Les syndicats du crime et les trafics illégaux s’agglutinent aux centrales nucléaires où les ouvriers triment dans des conditions dures. Mais le problème ne se limite pas à cela.

« Le bidonnage des contrats d’intérim en contrats de sous-traitance gangrène les centrales nucléaires du Japon tout entier parce que les sociétés de production électrique, pour économiser de l’argent sur la main d’œuvre, ferment les yeux sur tous ces trafics » explique Masahiko Yamamoto, un ancien ouvrier de 54 ans de la centrale de Tsuruga dans la préfecture de Fukui qui milite aujourd’hui contre l’énergie nucléaire.

« Nous avons appelé nos employeurs à se conformer à la loi et à couper leurs liens avec les syndicats du crime », rétorque un représentant de la Kansai Electric Power Company, qui gère la centrale de Ōi. « Nous regrettons fortement qu’un cas de non-conformité ait été découvert. Nous renouvelons notre appel à respecter les règles. »

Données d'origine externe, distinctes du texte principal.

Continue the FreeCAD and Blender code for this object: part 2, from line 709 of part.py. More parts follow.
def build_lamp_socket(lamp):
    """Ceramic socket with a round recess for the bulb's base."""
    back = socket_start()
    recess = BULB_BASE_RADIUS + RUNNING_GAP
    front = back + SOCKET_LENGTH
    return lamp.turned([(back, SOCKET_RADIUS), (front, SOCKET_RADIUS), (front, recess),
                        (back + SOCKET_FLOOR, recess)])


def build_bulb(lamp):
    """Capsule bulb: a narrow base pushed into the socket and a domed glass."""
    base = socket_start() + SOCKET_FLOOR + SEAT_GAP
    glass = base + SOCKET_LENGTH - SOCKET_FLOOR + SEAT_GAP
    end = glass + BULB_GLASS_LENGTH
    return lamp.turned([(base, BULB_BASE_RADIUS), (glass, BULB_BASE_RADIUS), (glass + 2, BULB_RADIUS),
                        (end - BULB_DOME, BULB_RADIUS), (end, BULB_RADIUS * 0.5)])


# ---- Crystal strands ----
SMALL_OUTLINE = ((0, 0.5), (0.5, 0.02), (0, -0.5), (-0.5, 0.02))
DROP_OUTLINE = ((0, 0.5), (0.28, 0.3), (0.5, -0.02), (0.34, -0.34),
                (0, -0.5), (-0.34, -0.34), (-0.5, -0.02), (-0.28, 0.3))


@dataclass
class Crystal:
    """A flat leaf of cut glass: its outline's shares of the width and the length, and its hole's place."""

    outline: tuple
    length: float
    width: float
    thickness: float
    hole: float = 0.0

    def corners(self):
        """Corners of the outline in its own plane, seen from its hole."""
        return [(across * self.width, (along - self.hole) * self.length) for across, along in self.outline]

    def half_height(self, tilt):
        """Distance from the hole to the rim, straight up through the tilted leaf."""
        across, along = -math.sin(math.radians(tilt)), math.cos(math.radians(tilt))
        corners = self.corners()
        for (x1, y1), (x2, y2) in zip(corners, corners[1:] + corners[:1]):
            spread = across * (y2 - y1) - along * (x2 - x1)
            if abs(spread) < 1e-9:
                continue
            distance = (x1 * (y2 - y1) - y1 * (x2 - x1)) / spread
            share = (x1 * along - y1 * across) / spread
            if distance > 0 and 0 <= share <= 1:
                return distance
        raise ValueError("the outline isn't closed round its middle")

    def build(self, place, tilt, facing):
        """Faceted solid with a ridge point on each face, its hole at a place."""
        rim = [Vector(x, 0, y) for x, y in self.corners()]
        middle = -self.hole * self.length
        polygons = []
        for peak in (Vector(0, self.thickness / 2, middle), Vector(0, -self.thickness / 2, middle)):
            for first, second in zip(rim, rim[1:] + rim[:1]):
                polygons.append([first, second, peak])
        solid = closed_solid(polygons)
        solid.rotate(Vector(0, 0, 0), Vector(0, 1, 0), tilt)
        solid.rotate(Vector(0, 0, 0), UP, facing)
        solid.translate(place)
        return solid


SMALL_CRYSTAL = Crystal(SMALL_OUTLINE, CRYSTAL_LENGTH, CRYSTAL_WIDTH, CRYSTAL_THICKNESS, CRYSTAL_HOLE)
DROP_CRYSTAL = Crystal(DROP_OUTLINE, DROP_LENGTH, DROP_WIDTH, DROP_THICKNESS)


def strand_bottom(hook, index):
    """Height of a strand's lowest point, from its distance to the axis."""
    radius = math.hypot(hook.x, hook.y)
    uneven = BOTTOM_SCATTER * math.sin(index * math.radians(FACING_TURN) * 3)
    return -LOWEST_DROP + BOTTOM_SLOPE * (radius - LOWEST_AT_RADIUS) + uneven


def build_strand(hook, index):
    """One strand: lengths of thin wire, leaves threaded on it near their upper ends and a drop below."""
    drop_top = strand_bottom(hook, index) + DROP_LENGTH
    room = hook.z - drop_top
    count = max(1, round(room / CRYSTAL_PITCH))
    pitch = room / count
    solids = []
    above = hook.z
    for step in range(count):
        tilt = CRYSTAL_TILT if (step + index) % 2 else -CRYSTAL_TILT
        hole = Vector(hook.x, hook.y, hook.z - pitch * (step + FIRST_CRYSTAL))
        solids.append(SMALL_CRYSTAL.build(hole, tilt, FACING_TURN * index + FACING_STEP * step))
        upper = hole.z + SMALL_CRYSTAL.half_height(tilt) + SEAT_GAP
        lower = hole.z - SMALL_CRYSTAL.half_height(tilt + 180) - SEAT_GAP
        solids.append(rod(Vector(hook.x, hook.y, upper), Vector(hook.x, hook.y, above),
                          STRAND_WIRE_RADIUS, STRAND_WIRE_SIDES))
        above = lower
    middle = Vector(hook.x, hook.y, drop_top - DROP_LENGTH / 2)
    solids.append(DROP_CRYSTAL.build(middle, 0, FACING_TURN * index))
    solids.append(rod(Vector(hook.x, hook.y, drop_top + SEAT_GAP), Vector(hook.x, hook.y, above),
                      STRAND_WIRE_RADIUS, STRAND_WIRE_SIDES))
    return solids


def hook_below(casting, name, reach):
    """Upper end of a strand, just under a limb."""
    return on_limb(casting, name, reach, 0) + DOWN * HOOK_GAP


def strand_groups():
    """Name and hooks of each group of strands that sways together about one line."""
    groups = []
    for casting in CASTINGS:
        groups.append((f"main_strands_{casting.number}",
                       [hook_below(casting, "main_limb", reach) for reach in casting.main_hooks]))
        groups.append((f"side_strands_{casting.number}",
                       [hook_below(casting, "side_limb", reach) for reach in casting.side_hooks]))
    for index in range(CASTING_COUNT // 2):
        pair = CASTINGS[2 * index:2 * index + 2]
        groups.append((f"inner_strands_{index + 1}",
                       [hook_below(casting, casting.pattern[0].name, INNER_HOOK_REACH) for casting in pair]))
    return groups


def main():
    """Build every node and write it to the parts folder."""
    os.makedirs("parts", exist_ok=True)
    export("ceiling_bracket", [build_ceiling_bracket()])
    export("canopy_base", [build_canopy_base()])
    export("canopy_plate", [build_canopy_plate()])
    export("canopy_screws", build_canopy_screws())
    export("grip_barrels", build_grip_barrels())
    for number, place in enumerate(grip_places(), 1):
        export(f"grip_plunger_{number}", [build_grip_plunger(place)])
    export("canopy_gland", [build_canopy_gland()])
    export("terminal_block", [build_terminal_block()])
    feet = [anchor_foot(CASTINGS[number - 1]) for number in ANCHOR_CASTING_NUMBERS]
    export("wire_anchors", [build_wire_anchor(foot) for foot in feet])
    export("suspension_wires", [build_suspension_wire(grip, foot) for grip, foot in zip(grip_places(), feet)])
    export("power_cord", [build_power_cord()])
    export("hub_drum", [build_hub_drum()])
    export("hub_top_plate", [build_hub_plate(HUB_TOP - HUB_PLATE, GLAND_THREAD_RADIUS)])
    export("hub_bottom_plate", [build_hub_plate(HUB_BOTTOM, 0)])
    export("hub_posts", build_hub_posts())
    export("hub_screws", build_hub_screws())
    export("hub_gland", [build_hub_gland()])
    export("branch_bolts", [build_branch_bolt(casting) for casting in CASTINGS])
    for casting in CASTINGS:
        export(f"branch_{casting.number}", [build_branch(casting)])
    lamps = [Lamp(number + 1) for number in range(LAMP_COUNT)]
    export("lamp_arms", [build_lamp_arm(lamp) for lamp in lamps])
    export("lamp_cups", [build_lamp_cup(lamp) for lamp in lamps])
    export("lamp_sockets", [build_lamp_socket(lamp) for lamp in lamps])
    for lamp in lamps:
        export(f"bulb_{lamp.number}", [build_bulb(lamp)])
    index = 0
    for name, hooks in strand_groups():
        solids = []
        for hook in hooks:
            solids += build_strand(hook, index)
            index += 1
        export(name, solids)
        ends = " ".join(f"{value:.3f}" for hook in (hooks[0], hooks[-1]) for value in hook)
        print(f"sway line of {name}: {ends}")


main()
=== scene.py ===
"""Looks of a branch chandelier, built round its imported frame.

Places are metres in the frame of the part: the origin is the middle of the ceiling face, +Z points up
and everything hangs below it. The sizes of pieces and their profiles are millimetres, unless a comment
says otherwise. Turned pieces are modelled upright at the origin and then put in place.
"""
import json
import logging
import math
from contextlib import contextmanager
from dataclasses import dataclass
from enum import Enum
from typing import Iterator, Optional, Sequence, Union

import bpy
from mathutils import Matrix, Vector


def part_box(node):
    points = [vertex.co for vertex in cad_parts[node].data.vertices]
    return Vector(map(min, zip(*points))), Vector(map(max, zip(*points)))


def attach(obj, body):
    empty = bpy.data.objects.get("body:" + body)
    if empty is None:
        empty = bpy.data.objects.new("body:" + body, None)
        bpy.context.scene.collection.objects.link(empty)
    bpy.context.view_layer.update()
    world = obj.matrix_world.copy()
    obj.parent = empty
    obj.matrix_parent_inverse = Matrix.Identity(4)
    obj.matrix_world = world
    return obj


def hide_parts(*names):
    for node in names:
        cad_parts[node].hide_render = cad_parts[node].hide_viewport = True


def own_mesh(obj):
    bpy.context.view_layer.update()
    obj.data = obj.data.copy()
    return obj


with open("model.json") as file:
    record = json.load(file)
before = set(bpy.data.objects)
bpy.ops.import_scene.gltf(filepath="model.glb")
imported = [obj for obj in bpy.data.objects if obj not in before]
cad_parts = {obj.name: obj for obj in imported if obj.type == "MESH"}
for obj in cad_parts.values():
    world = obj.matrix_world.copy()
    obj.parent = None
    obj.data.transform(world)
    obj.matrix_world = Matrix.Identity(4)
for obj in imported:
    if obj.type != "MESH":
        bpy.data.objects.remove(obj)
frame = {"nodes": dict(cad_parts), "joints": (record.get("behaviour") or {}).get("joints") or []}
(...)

L’ancien ouvrier de 63 ans de Takahama était resté disert pendant l’interview qu’il a donnée aux journalistes du Asahi Shimbun. Mais il a brusquement haussé le ton quand ils lui ont demandé ce qu’il pensait de sa longue carrière d’ouvrier du nucléaire : « Nous, les ouvriers de base, nous avons été les vrais fournisseurs d’énergie du Japon. Mais je pense différemment aujourd’hui. On ne devrait pas travailler dans les centrales nucléaires. On vous y exploite puis on vous jette ». Il jure, mais un peu tard, qu’on ne l’y prendra plus. Mais sa vie professionnelle est finie.

Autre technique utilisée par les Yakuza : contracter, sous de faux noms, des prêts gratuits accordés aux victimes du séisme. Les sommes sont utilisées pour la réouverture de sex-shops, de clubs... Selon un rapport de la police nippone, quelque 35 millions de yens (330 047 euros) ont été illégalement perçus par les Yakuza. Seulement un quart des dossiers suspects ont été examinés à ce jour.

Les retombées de césium et d’iode radioactifs ne sont pas les seules que le Japon va devoir nettoyer après l’accident de Fukushima. Et le fait que de tels articles paraissent dans le très sérieux Asahi Shimbun montre que les Japonais n’ont plus l’intention de détourner le regard des pratiques douteuses. Les Yakuza trouveront bien un autre moyen de s’enrichir eux.